Marthinus Wessel Pretorius and Kruger led a 1000-man-strong commando south to assist the Orange Free State during the Free State–Basotho Wars between 1865 and 1866. The Orange Free State waged the second Free State-Basotho war in 1865. This is commonly known as the Seqiti War. The word "seqiti" refers to the sound that the Boer canons made when they permeated the Basotho strongholds, which is mainly what is now known as the Free State Province.

The Basotho were defeated by the Boers and the Free State army forcibly took the Basotho's cattle and destroyed their crops. During this time, they also made two unsuccessful attempts to invade Moshoeshoe's stronghold in Thaba Bosiu.

Moshoeshoe unsuccessfully appealed for protection from the British and was forced to sign the treaty of Thaba Bosiu, surrendering large territories to the British. The Basotho were appalled by the terms of the treaty and conflict broke out again in 1867.

Johannes Brand, the fourth State President of the Orange Free State decided not to share any of this newly colonised land with the Transvaal burghers. Instead the Transvaal burghers were scandalised and returned home all together, despite Kruger's efforts.

==Commemoration==
Since then, the Nek is best known for the actions of Paul Kruger and his commando. In 1912, Clarens was named in honour of Paul Kruger during the declaration of the new settlement. Kruger spent his last days as a voluntary exile in a village called Clarens in Switzerland, and thus Clarens was named after this Swiss town.

A monument that stands on the square was erected in honour of the five burghers where they died during the collision with the Basotho.

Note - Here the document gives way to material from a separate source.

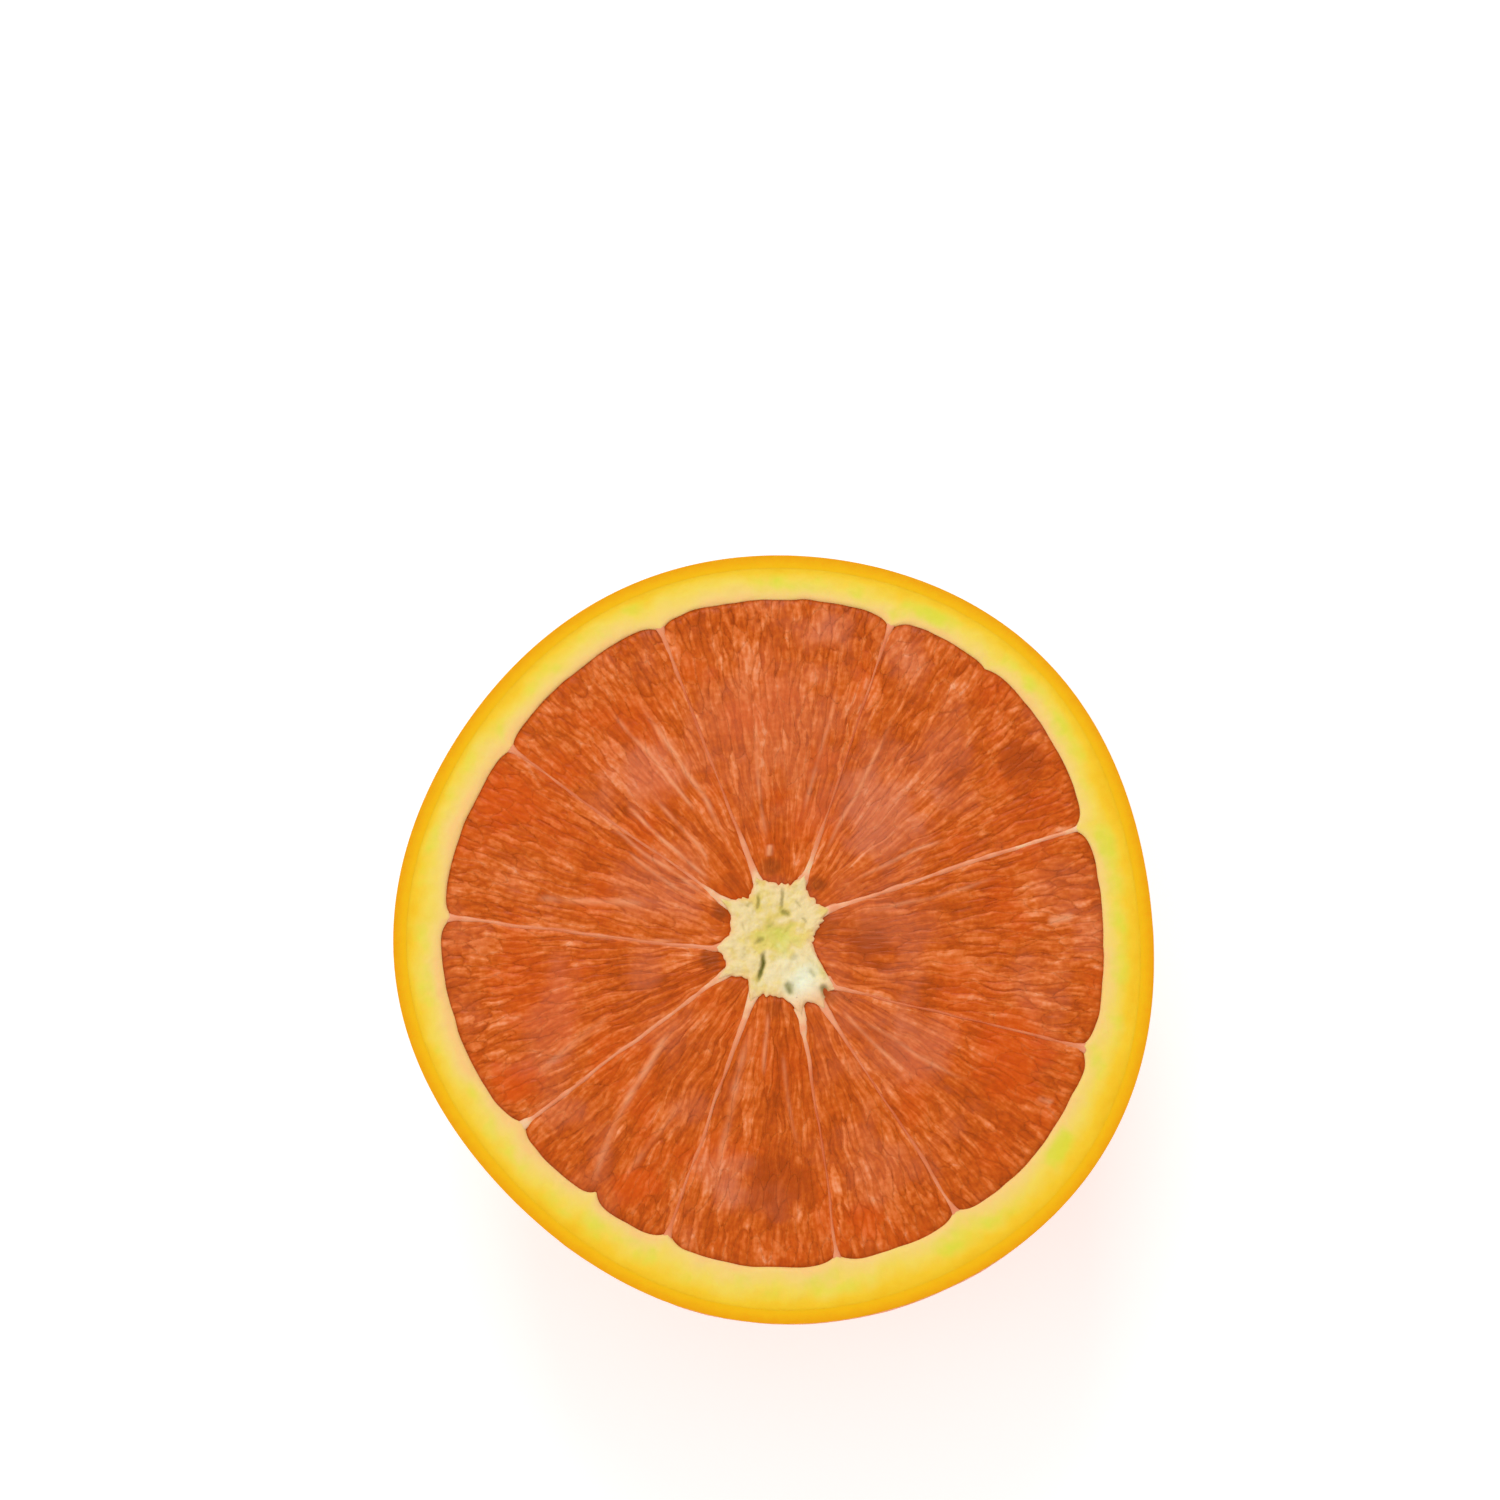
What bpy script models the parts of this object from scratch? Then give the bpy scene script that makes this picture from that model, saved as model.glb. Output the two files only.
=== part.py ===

Today only three graves are visible and it is believed that the missing two were disinherited by their families and buried on family farms a few years later in the Transvaal. The monument was initially unveiled in front of a large crowd on 16 December 1895, revealing the names of the five burghers. Later the monument was moved to present-day Clarens, concurring with the golden jubilee in 1962, where the first State President of the Republic of South Africa Charles Robberts Swart unveiled it again.

A statue in Moshoeshoe's honour was erected in Thaba Bosiu between the Caledon and Orange River Lesotho's Maseru District. This area is particularly significant to the Basotho people because it was where the Basotho nation was born and united after being scattered by other nations.

The Moshoeshoe I International Airport in Maseru, Lesotho's capital city, was named in honour of the great king.

The Basotho warriors who were killed by the Trekboer were not commemorated.